Still, there was a limit to how much Coulson could intervene. He would sit in his office, banging out emails with terse instructions to those around him, but he relied on two right-hand men to enforce his will. Each of them had offices which flanked his own at the top end of the newsroom. To Coulson’s left, looking out, was Stuart Kuttner, who had been the managing editor at the
News of the World
for nearly fifteen years.

There was something dark about Kuttner with his skeletal face, his slow, calculating manner and his original London accent only slightly disguised as posh. Since 1987, he had served half a dozen editors in a role like that of the Harvey Keitel character in
Pulp Fiction
– he cleaned up mess.
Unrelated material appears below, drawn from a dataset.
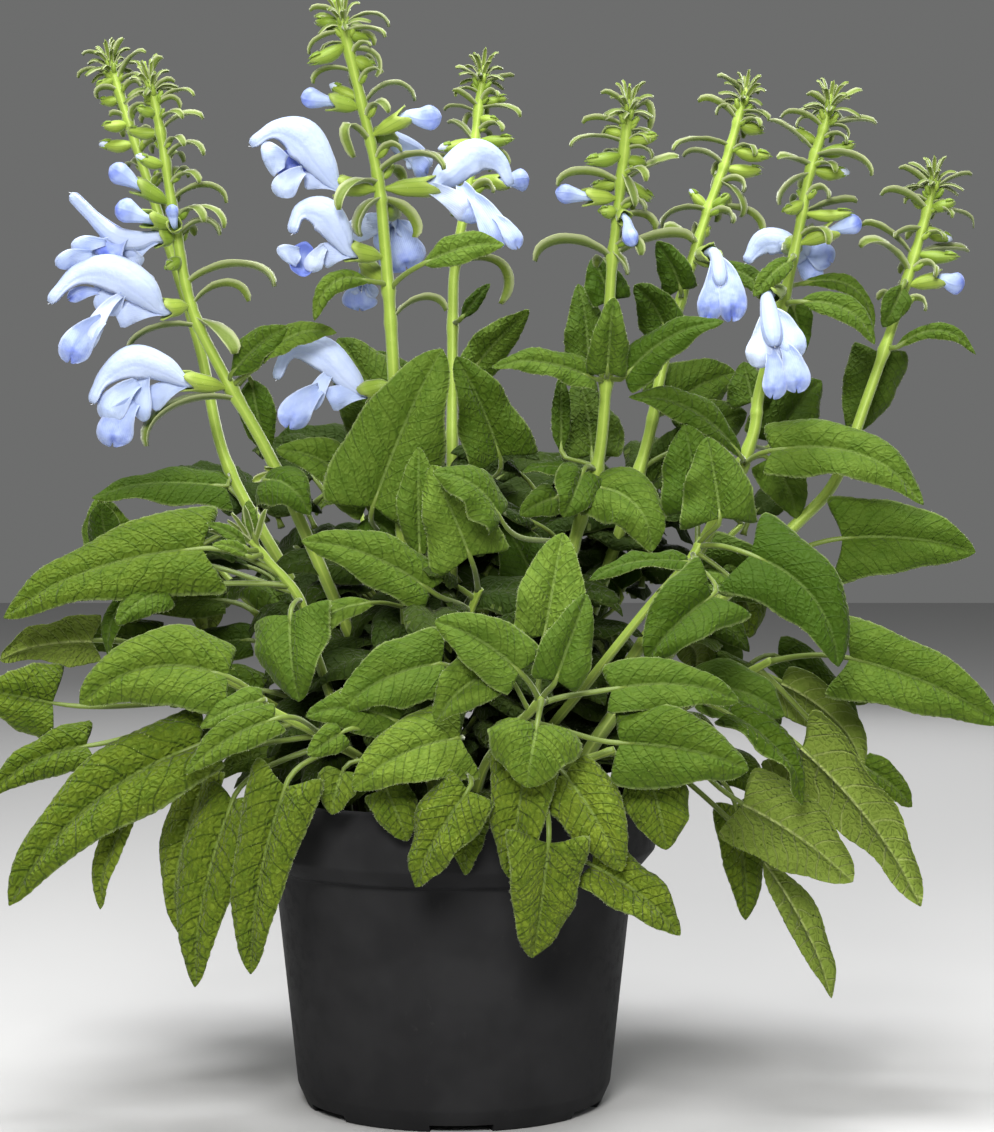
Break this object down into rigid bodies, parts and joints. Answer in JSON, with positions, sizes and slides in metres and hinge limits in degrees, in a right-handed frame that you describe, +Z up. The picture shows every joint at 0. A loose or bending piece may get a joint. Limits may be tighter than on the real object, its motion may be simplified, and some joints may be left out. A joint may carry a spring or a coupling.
{
  "type": "potted perennial salvia",
  "caption": "Clump of pale-blue-flowered perennial salvia in a round nursery pot: square stems with two-lipped flowers and buds over a mound of arrow-shaped puckered leaves.",
  "frame": {"origin": "centre of the pot's foot, on the ground it stands on", "axes": "+Z up along the pot's axis, -Y towards the side that shows in the picture, +X to that view's right"},
  "size_m": [0.4084, 0.292, 0.4582],
  "materials": {
    "pot_plastic": "satin black, faintly grained",
    "compost": "rough moist peat crumbs",
    "foliage": "matt, softly hairy",
    "petal": "satin",
    "bud": "satin"
  },
  "bodies": {
    "root": {"pot": "pot_plastic", "compost": "compost", "stem_1": "foliage", "stem_2": "foliage", "stem_3": "foliage", "stem_4": "foliage", "stem_5": "foliage", "stem_6": "foliage", "stem_7": "foliage", "stem_8": "foliage", "shoot_a": "foliage", "shoot_b": "foliage", "shoot_c": "foliage", "shoot_d": "foliage", "shoot_e": "foliage", "shoot_f": "foliage", "shoot_g": "foliage", "shoot_h": "foliage", "shoot_i": "foliage", "shoot_j": "foliage", "shoot_k": "foliage", "shoot_l": "foliage", "shoot_m": "foliage", "shoot_n": "foliage", "bloom_1": "petal", "bloom_2": "petal", "bloom_3": "petal", "bloom_4": "petal", "bloom_5": "petal", "bloom_6": "petal", "bloom_7": "petal", "bloom_8": "petal", "bloom_9": "petal", "bloom_10": "petal", "bloom_11": "petal", "bloom_12": "petal", "bloom_13": "petal", "bud_1": "bud", "bud_2": "bud", "bud_3": "bud", "bud_4": "bud", "bud_5": "bud", "bud_6": "bud", "bud_7": "bud", "bud_8": "bud", "bud_9": "bud", "bud_10": "bud"}
  },
  "joints": []
}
If any kind of threat came out of any kind of dark corner – scandals in the newsroom, rebellious reporters, angry victims – Kuttner would deal with it, get rid of the body, clear up the blood. He told one colleague that his favourite book was Machiavelli’s
The Prince
with its admiration for manipulation and deceit as the necessary tools of power. Kuttner enjoyed power. Former colleagues say he liked to use the messengers as his private staff, sending them out to buy him fresh fruit in the morning or to take his briefcase down to his car at the end of the day. He was notorious for the violence of his bollockings. But primarily his power was financial. He was responsible for the editorial budget, and all those who worked for him agree that he treated the newspaper’s money as though it were his own: he wanted every penny accounted for.